The chancellor said she would ask state university trustees to approve the appointment of Wolf Yeigh as president of Morrisville Technology College in addition to his duties as head of the state Institute of Technology at Utica, and of Candace Vancko to head the Cobleskill State College in addition to her present position at Delhi State.

Donald Zingale resigned unexpectedly on Aug. 3 as president at Cobleskill, and Vancko already has been appointed officer-in-charge there.

State colleges at Potsdam and Canton also are scheduled to share a president by the end of the year, but Klyczek told NCCC trustees in Sanborn that advisory boards at those two schools have "revolted" against the plan.

State college presidents in New York typically are paid nearly $200,000 a year, and the elimination of one president could pay the salaries of an additional faculty member or two.

All 64 campuses under the SUNY umbrella would remain open and each campus would keep its individual identity, name, unique programs, colors and insignia, the university system said in a prepared statement.

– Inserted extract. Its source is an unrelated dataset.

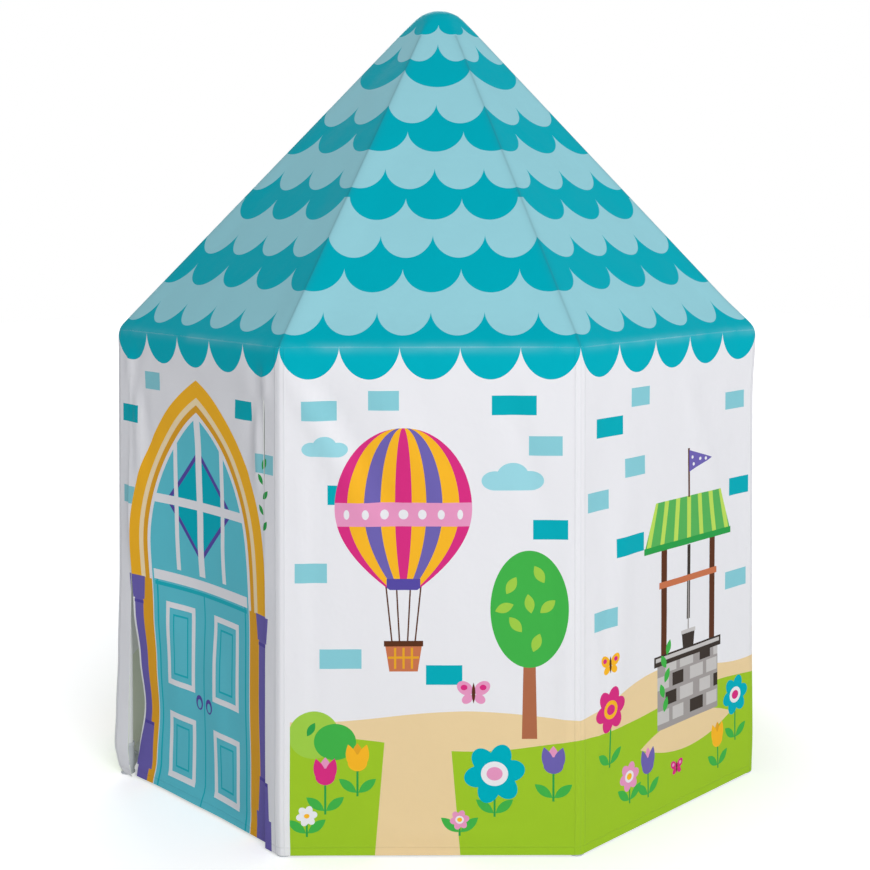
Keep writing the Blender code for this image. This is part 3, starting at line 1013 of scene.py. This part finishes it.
def door_place(wall, share, down):
    """The hanging door, from its hinge down: a little narrow halfway, with its left edge curled in."""
    top = hinge_height - door_gap
    height = top - (top - door_foot) * down
    across = share * (slit_out - door_clearance - door_waist * sin(pi * down))
    free = smooth(0, 0.12, down)
    outward = wall_give(0, across / half_wall, hinge_height) * (1 - free)
    outward += (ripples(0, across, height, door_waves) - door_sag(across, height)) * free
    outward += folds(door_creases, across, height)
    curl = smooth(-0.45, -1.0, share) ** 2 * exp(-((height - curl_height) / curl_spread) ** 2)
    across += curl_reach * curl
    return placed(wall, apothem + outward, across, height), (share * slit_out, height)


door_columns = [sin(pi / 2 * k / 18) for k in range(-18, 19)]
door_rows = [1 - k / 66 for k in range(67)]
door_sheet = sewn("door_sheet", [sheet_grid(0, door_columns, door_rows, door_place)], [door_print],
                  wall_back)

# The frame under the cover, on the centre lines of the solids
axis_inset = 0.0125
frame_corner = (apothem - axis_inset) / cos(half_turn)
frame_apex = Vector((0, 0, ridge_apex - axis_inset / cos(slope)))
frame_eave = frame_apex.z - frame_corner * tan(slope) * cos(half_turn)
frame_base = 0.0115
tube_radius = 0.008
tube_wall = 0.0012
socket_outer = 0.0101
socket_bore = 0.0083
socket_stop = 0.0145
socket_depth = 0.025
tube_fit = 0.0003
round_steps = 28


def corner_point(index, height):
    angle = wall_angle(index) + half_turn
    return Vector((frame_corner * cos(angle), frame_corner * sin(angle), height))


def spun(outline, start, direction, steps=round_steps):
    """Spins an outline of (radius, distance) pairs a full turn about an axis."""
    bm = bmesh.new()
    verts = [bm.verts.new((radius, 0, along)) for radius, along in outline]
    edges = [bm.edges.new(pair) for pair in zip(verts, verts[1:])]
    bmesh.ops.spin(bm, geom=verts + edges, cent=(0, 0, 0), axis=(0, 0, 1), angle=tau, steps=steps,
                   use_merge=True)
    bmesh.ops.remove_doubles(bm, verts=bm.verts, dist=1e-6)
    bmesh.ops.recalc_face_normals(bm, faces=bm.faces)
    turn = Vector(direction).to_track_quat("Z", "Y").to_matrix().to_4x4()
    bmesh.ops.transform(bm, matrix=Matrix.Translation(start) @ turn, verts=bm.verts)
    return bm


def frame_piece(name, parts, material, replaced):
    """Puts closed shells together as one piece of the frame, shaded smooth up to 40 degrees."""
    whole = put_together(name, parts)
    for face in whole.faces:
        face.smooth = True
    obj = made_object(name, whole, [material])
    obj.data.set_sharp_from_angle(angle=radians(40))
    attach(obj, "frame")
    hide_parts(*replaced)


def tube(start, end):
    """An open tube between two points, with softened ends."""
    length = (end - start).length
    soft = 0.0003
    inner = tube_radius - tube_wall
    outline = [(inner, soft), (inner + soft, 0), (tube_radius - soft, 0), (tube_radius, soft),
               (tube_radius, length - soft), (tube_radius - soft, length), (inner + soft, length),
               (inner, length - soft), (inner, soft)]
    return spun(outline, start, end - start)


def corner_tube(start, end):
    """A tube that stops inside the sockets at both corners."""
    along = (end - start).normalized() * (socket_stop + tube_fit)
    return tube(start + along, end - along)


def socket_outline(stop):
    """The outside and bore of a socket: a waist behind a beaded mouth, and a bore down to its stop."""
    mouth = stop + socket_depth
    waist = socket_outer - 0.0007
    bead = socket_outer + 0.0004
    return [(socket_outer, stop + 0.0020), (waist, stop + 0.0040), (waist, mouth - 0.0065),
            (bead, mouth - 0.0055), (bead, mouth - 0.0015), (bead - 0.0008, mouth - 0.0003),
            (socket_bore + 0.0005, mouth - 0.0003), (socket_bore, mouth - 0.0012), (socket_bore, stop),
            (0, stop)]


def socket(centre, direction):
    return spun([(0, 0), (socket_outer, 0)] + socket_outline(socket_stop), centre, direction)


def ball(centre):
    bm = bmesh.new()
    bmesh.ops.create_uvsphere(bm, u_segments=round_steps, v_segments=16, radius=socket_outer,
                              matrix=Matrix.Translation(centre))
    return bm


def standing_foot(index):
    """A column with a socket on top and a flanged foot on the floor."""
    flange = 0.0115
    outline = [(0, 0), (flange - 0.0008, 0), (flange, 0.0008), (flange, 0.0022), (socket_outer, 0.0040)]
    return spun(outline + socket_outline(frame_base + socket_stop), corner_point(index, 0), (0, 0, 1))


def numbered(kind, count=sides):
    return [f"{kind}_{n + 1}" for n in range(count)]


def neighbours(index, height):
    here = corner_point(index, height)
    return [(corner_point(index + step, height) - here).normalized() for step in (-1, 1)]


tubes = {"post": [], "eave_rail": [], "base_rail": [], "rafter": []}
elbows = []
feet = []
hub = []
hub_start = 0.046
hub_floor = 0.010
for index in range(sides):
    low = corner_point(index, frame_base)
    high = corner_point(index, frame_eave)
    down = (high - frame_apex).normalized()
    tubes["post"].append(corner_tube(low, high))
    tubes["eave_rail"].append(corner_tube(corner_point(index - 1, frame_eave), high))
    if index:
        tubes["base_rail"].append(corner_tube(corner_point(index - 1, frame_base), low))
    tubes["rafter"].append(tube(high - down * (socket_stop + tube_fit),
                                frame_apex + down * (hub_start + hub_floor + tube_fit)))
    elbows.append(ball(high))
    for direction in neighbours(index, frame_eave) + [Vector((0, 0, -1)), -down]:
        elbows.append(socket(high, direction))
    feet.append(standing_foot(index))
    back, ahead = neighbours(index, frame_base)
    for direction in {0: [ahead], sides - 1: [back]}.get(index, [back, ahead]):
        feet.append(socket(low, direction))
    root = [(0, -0.004), (socket_outer - 0.0009, -0.004), (socket_outer - 0.0004, hub_floor - 0.001)]
    hub.append(spun(root + socket_outline(hub_floor), frame_apex + down * hub_start, down))

# The hub's body: a dome that fills the cap, a grooved skirt, and a recess below
hub_radius = 0.032
hub_height = 0.033
hub_bottom = ridge_apex - hub_radius * tan(slope) * cos(half_turn) - hub_height
hub_dome = [(hub_radius * k / 10, roof_height(hub_radius * k / 10) - 0.0018) for k in range(10)]
hub_edge = roof_height(hub_radius)
hub_skirt = [(hub_radius - 0.0010, hub_edge - 0.0026), (hub_radius, hub_edge - 0.0042)]
hub_skirt += [(radius, hub_bottom + above) for radius, above in (
    (hub_radius, 0.0080), (hub_radius - 0.0012, 0.0070), (hub_radius - 0.0012, 0.0055),
    (hub_radius, 0.0045), (hub_radius, 0.0010), (hub_radius - 0.0010, 0), (hub_radius - 0.0060, 0),
    (hub_radius - 0.0070, 0.0050), (0.008, 0.0050), (0.007, 0.0012), (0, 0.0012))]
hub.append(spun(hub_dome + hub_skirt, (0, 0, 0), (0, 0, 1), steps=48))

for kind, made in tubes.items():
    frame_piece(kind + "_tubes", made, tube_plastic, numbered(kind, len(made)))
for name, made, replaced in (("eave_elbows", elbows, numbered("eave_connector")),
                             ("base_feet", feet, numbered("base_connector")),
                             ("peak_hub", hub, ["top_hub"])):
    frame_piece(name, made, connector_plastic, replaced)

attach(wall_cover, "cover")
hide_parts("wall_skin")
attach(roof_cover, "cover")
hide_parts(*numbered("roof_panel"), "roof_cap")
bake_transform(door_sheet)
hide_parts("door_flap")


# Camera

def heading(turn, rise):
    """The direction at a turn from +X and a rise from level, in degrees."""
    turn = radians(turn)
    rise = radians(rise)
    return Vector((cos(turn) * cos(rise), sin(turn) * cos(rise), sin(rise)))


# The photograph's place: in front of wall 1, a little right of its middle. The lens and the shift are
# in pixels of the photograph.
photo_width = 870
focal_pixels = 1415.4
shift_pixels = (-48.3, -200.9)
front_turn = 45.0
stand_turn = front_turn - 90 + 1.498
look_turn = stand_turn + 180 - 1.776
camera_distance = 2.5303
camera_height = 0.9270
camera_data = bpy.data.cameras.new("camera")
camera_data.sensor_width = 36.0
camera_data.lens = focal_pixels * camera_data.sensor_width / photo_width
camera_data.shift_x = shift_pixels[0] / photo_width
camera_data.shift_y = shift_pixels[1] / photo_width
camera_spot = heading(stand_turn, 0) * camera_distance + Vector((0, 0, camera_height))
bpy.context.scene.camera = placed_object("camera", camera_data, camera_spot, heading(look_turn, -1))


# Floor, background and lamps

def seen_directly(tree):
    """1 for what the camera sees straight, in a reflection or through something clear."""
    path = add(tree, "LightPath").node.outputs
    seen = add(tree, "MAXIMUM", [path["Is Camera Ray"], path["Is Glossy Ray"]])
    return add(tree, "MAXIMUM", [seen, path["Is Transmission Ray"]])


bm = bmesh.new()
bmesh.ops.create_grid(bm, x_segments=1, y_segments=1, size=9)
floor_material, tree = new_material("matt white studio floor")
shader = tree.nodes["Principled BSDF"]
feed(shader, {"Base Color": linear("#F2F2F2"), "Roughness": 0.9, "Specular IOR Level": 0.1})

# The floor glows more the further it lies from the tent, so that only the shadow by the tent shows
away = add(tree, "VectorMath", [add(tree, "TexCoord", out="Object")], operation="LENGTH", out=1)
spread = add(tree, "MapRange", [away, 0.5, 2.2, 0.42, 0.85])
glow_level = add(tree, "MULTIPLY", [seen_directly(tree), spread])
glow = add(tree, "Emission", {"Color": (1, 1, 1, 1), "Strength": glow_level})
feed(tree.nodes["Material Output"], [add(tree, "AddShader", [shader.outputs[0], glow])])
floor = made_object("floor", bm, [floor_material])

world = bpy.data.worlds.new("studio")
bpy.context.scene.world = world
world.use_nodes = True
tree = world.node_tree
ambient = 0.34
seen = seen_directly(tree)
tint = add(tree, "Mix", {0: seen, 6: (0.90, 0.94, 1, 1), 7: (1, 1, 1, 1)}, data_type="RGBA", out=2)
level = add(tree, "MapRange", [seen, 0.0, 1.0, ambient, 1.0])
feed(tree.nodes["Background"], [tint, level])


def softbox(name, away, size, power):
    """A square lamp that looks at the middle of the tent."""
    data = bpy.data.lights.new(name, "AREA")
    data.size = size
    data.energy = power
    tent_middle = Vector((0, 0, 0.6))
    distance = 7.0
    placed_object(name, data, tent_middle + away * distance, -away)


softbox("key", heading(-25, 22), 3.4, 286)
softbox("fill", heading(150, 25), 4.0, 150)

bpy.context.scene.view_settings.view_transform = "Standard"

Zimpher said campus alliance networks would give students access to additional academic resources, courses and programs at other campuses in their regions. She said business and academic resources at campuses in each region would become available to students, faculty and staff at each site.

The extent to which services will be shared among alliance partners is expected to vary by campus and region, and will follow discussion among campuses and the office of the chancellor, the university system said.

SUNY officials added that planning "is just beginning" on the consolidation of administrative services, procurement procedures and academic offerings.